The cooks moved in synchronized precision preparing and handing off plates to the parade of wait staff who would deliver them to the hundreds of fellow cruisers eating that night in Carnival Spirit’s formal dining room.
We watched the choreographed movements from the pastry table at one side of the ship’s shining stainless steel galley; a culinary arts gallery, not galley, we thought. We also sipped a glass of Prosecco, (that white Italian wine with just a bit fewer bubbles than champagne), with our Head Chef Jerry Furtado.
Actually our Chef Jerry only sipped only enough to make a welcome toast to the 13 of us who were embarking on a near three-hour, eight-course gastronomic odyssey known as “The Chef’s Table,” ~ a fine dining experience that surpassed anything we’ve ever experienced on any of our previous cruises.
Our extravaganza began with a tour of the galley, and a private reception there which included a sampling of appetizers with such goodies as: Chorizo and dates, Piquilo Sofrito and Langoustine and Sundried Tomato Jam Fritters. (sorry, photos weren’t allowed in the galley).
Then it was on to our private dining room and a parade of food so delicious that even writing about it now, several weeks later, can make my mouth water. There is not enough room to show you it all, but here’s a taster:
Our wait staff hovered throughout the meal to make sure everything was as it should be, asking repeatedly, “Is it to your liking?”
This garlic brioche was too much for my will-power. It was baked in a miniature flower pot. Way too cute and way too tasty. . .I ate it all and they brought another!
The Chef’s Table was launched as a pilot on a few Carnival ships in 2010 and as result of its popularity it is now offered on all 23 ships in the fleet.
We had been on the ship for only two hours when we learned of the dinner and that there were only a couple of spaces were left. Make note, word is out: this experience is popular!
The cost was $75 per person which included unlimited wine (as if you had room to drink to excess) and included the galley tour and souvenir photo.
The photo above was of the salmon course (which arrived fifth in a series of scrumptious offerings). What I found most delightful on this plate was the paper thin red rolls standing to the left of the salmon. They were dehydrated beets and the dark speckles on the carrots were a dusting of truffles.

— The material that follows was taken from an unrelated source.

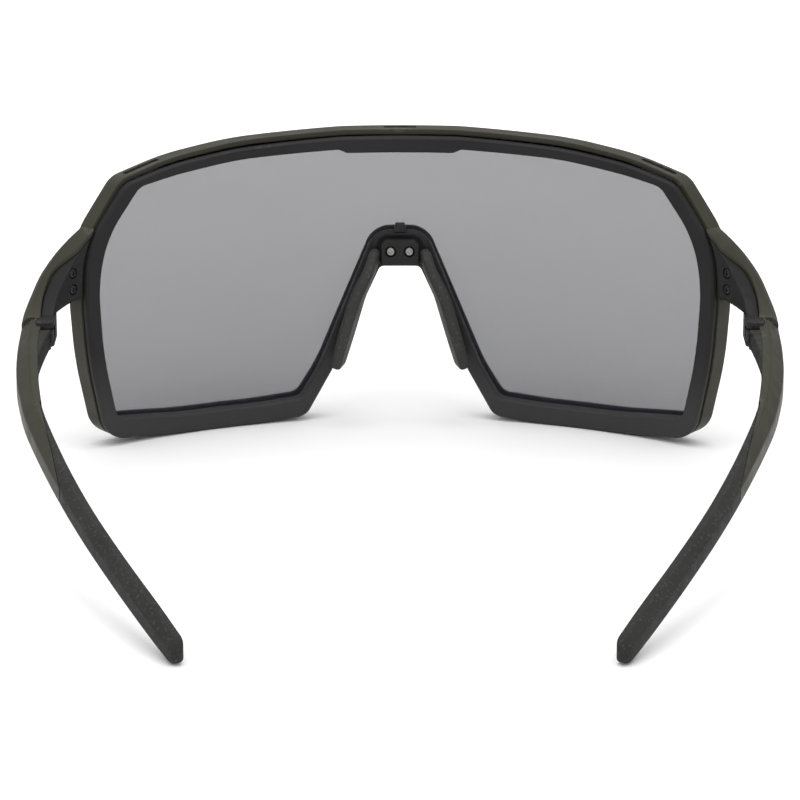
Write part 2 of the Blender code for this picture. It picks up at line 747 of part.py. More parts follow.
def make_temple():
    start = ARM_STATIONS[0][1]
    end = ARM_STATIONS[-1][1]
    body = arm_sections(arm_rows(start, TIP_START_Y))
    tongue = arm_sections(arm_rows(TIP_START_Y, SOCKET_END_Y - 1.0), TONGUE_SCALE)
    arm = finish_mesh("temple_arm_left", loft(body + tongue), "frame_olive", 50)
    tip_body = with_round_ends(arm_sections(arm_rows(TIP_START_Y + GAP, end)), 0.7, first=False)
    tip = finish_mesh("temple_tip_left", loft(tip_body), "tip_rubber", 50)
    socket = arm_sections(arm_rows(TIP_START_Y - 1.5, SOCKET_END_Y), SOCKET_SCALE)
    boolean(tip, finish_mesh("socket_cutter_left", loft(socket), None))

    swing_heights = (LUG_BOTTOM[0] - 1.2, LUG_TOP[1] + 1)
    insert = finish_mesh("temple_insert_left", loft(insert_sections()), "rim_black", 30)
    wide_swing = barrel(swing_heights, SWING_R, 28)
    boolean(insert, finish_mesh("insert_swing_cutter_left", wide_swing, None))
    knuckle = finish_mesh("knuckle_left", moving_lug(), None)
    boolean(insert, knuckle, "UNION")
    bore = barrel((LUG_BOTTOM[0], LUG_TOP[1]), PIN_BORE_R, 14)
    boolean(insert, finish_mesh("knuckle_bore_cutter_left", bore, None))
    swing = barrel(swing_heights, BARREL_R + GAP, 20)
    boolean(arm, finish_mesh("arm_swing_cutter_left", swing, None))
    boolean(arm, finish_mesh("arm_notch_cutter_left", fixed_knuckle(GAP), None))
    boolean(arm, finish_mesh("insert_pocket_cutter_left", loft(insert_sections(GAP)), None))
    for piece in (arm, tip, insert):
        set_origin(piece, hinge_point(0))


def insert_sections(grow=0.0):
    """The dark wedge let into the temple's inner side behind the hinge."""
    sections = []
    first = HINGE_Y + BARREL_R * 0.2 - grow
    rows = arm_rows(first, INSERT_END_Y + grow)
    for x, y, top, thick, _ in rows:
        share = (y - first) / (rows[-1][1] - first)
        inner = (HINGE_X - BARREL_R) * (1 - share) + (x - thick / 2 + 0.4) * share
        outer = x - thick / 2 + 1.3
        high = top - INSERT_TOP_DROP + grow
        low = high - INSERT_HEIGHT - 2 * grow
        left = inner - grow
        right = outer + grow
        corners = ((left, high - 0.4), (left + 0.4, high), (right, high), (right, low),
                   (left + 0.4, low), (left, low + 0.4))
        sections.append([Vector((px, back_y(y), pz)) for px, pz in corners])
    return sections


def moving_lug():
    """The middle lug with a web running back into the insert."""
    centre = hinge_point(0)
    points = []
    for step in range(13):
        angle = math.radians(180 + 180 * step / 12)
        points.append((centre.x + BARREL_R * math.cos(angle),
                       centre.y + BARREL_R * math.sin(angle)))
    points.append((centre.x + BARREL_R * 0.6, back_y(HINGE_Y + WEB_BACK)))
    points.append((centre.x - BARREL_R * 0.98, back_y(HINGE_Y + WEB_BACK)))
    return loft([[Vector((x, y, z)) for x, y in points] for z in LUG_MID])


def main():
    clear_scene()
    opening, brow, edge, rear = outlines()
    make_outer_frame(opening, edge)
    make_inner_rim(brow, rear)
    make_lens(opening, edge)
    make_bracket()
    grown = between(opening, edge, 1.0 + GAP / 4.0)
    envelope = finish_mesh("frame_envelope", plate(grown, 88.0, 104.0, 3.0), None)
    hide_cutter(envelope)
    seat = (NOSE_SCREW_X, back_y(BRACKET_Y[1] - SCREW_HEAD_H), NOSE_SCREW_Z)
    make_screw("nose_screw_left", seat, (0, -1, 0), SCREW_HEAD_R, SCREW_HEAD_H,
               SCREW_SHAFT_R, NOSE_SCREW_LENGTH)
    make_pad()
    make_wire()
    make_end_piece(envelope)
    make_pin()
    make_temple()
    left = [o for o in bpy.data.objects if o.name.endswith("_left") and not o.hide_render]
    for item in left:
        mirrored(item)


main()
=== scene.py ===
"""Wraparound sport sunglasses standing open on a white table."""

import json
import math

import bmesh
import bpy
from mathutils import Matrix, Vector

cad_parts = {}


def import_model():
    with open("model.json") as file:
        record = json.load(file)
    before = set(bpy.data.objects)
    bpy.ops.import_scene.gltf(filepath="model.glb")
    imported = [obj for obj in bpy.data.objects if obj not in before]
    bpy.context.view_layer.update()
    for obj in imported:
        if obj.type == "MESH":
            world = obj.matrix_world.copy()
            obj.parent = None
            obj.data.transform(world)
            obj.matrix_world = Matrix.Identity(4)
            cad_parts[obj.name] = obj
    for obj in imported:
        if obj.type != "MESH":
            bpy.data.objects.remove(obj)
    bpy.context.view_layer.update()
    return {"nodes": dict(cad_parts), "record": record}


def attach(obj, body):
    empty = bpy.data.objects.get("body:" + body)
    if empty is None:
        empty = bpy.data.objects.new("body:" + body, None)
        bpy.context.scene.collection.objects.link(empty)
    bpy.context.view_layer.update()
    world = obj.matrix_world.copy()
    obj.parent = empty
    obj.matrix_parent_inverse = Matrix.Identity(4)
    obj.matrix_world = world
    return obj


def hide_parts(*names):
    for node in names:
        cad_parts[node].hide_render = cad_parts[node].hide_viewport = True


MM = 0.001

# The front is bent round an upright cylinder: depths are radii from its axis.
WRAP_RADIUS = 96.0
WRAP_AXIS_Y = 23.8
FOREMOST_Y = -75.2
FRAME_FACE = 99.0
FRAME_FLANGE_BACK = 97.6
FRAME_BACK = 94.6
LENS_FACE = 97.3
LENS_BACK = 95.7
RIM_LIP = 95.4
RIM_FRONT = 94.3
RIM_BACK = 92.9

# Corners of the front from the brow round to the nose, for the opening, the
# frame's outer edge and the rear rim's edge: (arc, height, rounding), segments
FRONT_CORNERS = (
    ((10.9, 56.3, 0.6), (10.9, 60.05, 1.2), (10.9, 58.85, 1.2), 2),
    ((12.6, 56.3, 0.6), (12.6, 60.0, 1.2), (12.6, 58.8, 1.2), 2),
    ((34.0, 55.4, 90.0), (34.0, 58.95, 90.0), (34.0, 57.65, 90.0), 6),
    ((47.5, 53.7, 60.0), (48.0, 57.0, 60.0), (48.0, 55.85, 60.0), 6),
    ((55.8, 52.3, 3.6), (59.6, 54.0, 4.6), (59.2, 53.2, 4.6), 8),
    ((63.5, 43.3, 18.0), (68.6, 42.7, 20.0), (68.2, 42.4, 20.0), 6),
    ((66.1, 34.5, 24.0), (69.9, 32.5, 40.0), (69.6, 32.5, 40.0), 5),
    ((65.2, 19.5, 60.0), (68.7, 18.0, 60.0), (68.4, 18.0, 60.0), 5),
    ((62.1, 5.8, 1.8), (65.0, 1.9, 6.0), (64.7, 1.6, 6.0), 10),
    ((46.5, 4.1, 70.0), (46.5, 0.3, 60.0), (46.5, 0.0, 60.0), 3),
    ((30.0, 4.1, 60.0), (30.0, 0.3, 40.0), (30.0, 0.0, 40.0), 3),
    ((20.9, 4.9, 2.4), (19.6, 1.2, 3.0), (19.7, 1.0, 3.0), 8),
    ((16.9, 11.2, 30.0), (14.0, 10.6, 20.0), (14.1, 10.6, 20.0), 5),
    ((5.3, 39.3, 4.8), (4.0, 32.1, 1.2), (4.1, 32.0, 1.2), 10),
)
OPENING, FRAME_EDGE, RIM_EDGE = 0, 1, 2
BROW_DROP = 0.75

# Outlines are drawn this far apart, bridged in order, then pushed together
APART = 20.0

# Vent slots in the top of the frame: (centre, half length, bottom, top)
VENTS = ((-53.6, 3.9, 53.6, 57.6), (0.0, 3.3, 58.0, 61.5), (53.6, 3.9, 53.6, 57.6))

# The plate under the nose arch, the arch's raised band and the tab on top of it
PLATE_CORNERS = ((3.8, 32.8), (3.8, 37.1), (2.9, 38.0))
PLATE_Y = (-68.75, -66.9)
BAND_OUTER = ((7.2, 31.3, 1.0), (4.9, 39.2, 2.6))
BAND_INNER = ((6.4, 31.3, 1.0), (4.1, 38.55, 1.9))
TAB_CORNERS = ((1.35, 39.3), (0.95, 40.75))
SCREW_X = 1.87
SCREW_Z = 35.7

# Nose pads: (x, distance back, height, width, thickness)
PAD_STATIONS = (
    (5.2, 8.9, 35.4, 3.0, 2.0),
    (6.1, 9.9, 32.2, 4.6, 2.3),
    (8.3, 10.6, 27.4, 6.2, 2.5),
    (9.8, 11.0, 22.6, 6.6, 2.5),
    (11.1, 11.2, 18.0, 6.4, 2.4),
    (12.4, 11.2, 13.2, 5.6, 2.1),
)
PAD_SPLAY = 14.0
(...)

The salmon was followed by a course called Wagyu, slow stewed short ribs and the dinner finished with the plate pictured to the side, simply titled, “Chef in a Candy Shop”.
Each morsel was mouth-watering, including all those little morsels tucked between the wafers. By the time we got to this course I was in a near coma- state from overeating. . .I sampled half these ‘tasties’ wishing I had just a bit more room.
Should you find yourself on a Carnival cruise in the future we would wholeheartedly recommend signing up – early! -- for The Chef’s Table. You won’t be disappointed. I can tell you that meal alone is reason enough for me to take another Carnival cruise.
Note: Google has changed its format and I am on the road, bear with me if the spacing and flow of this post is jumbled.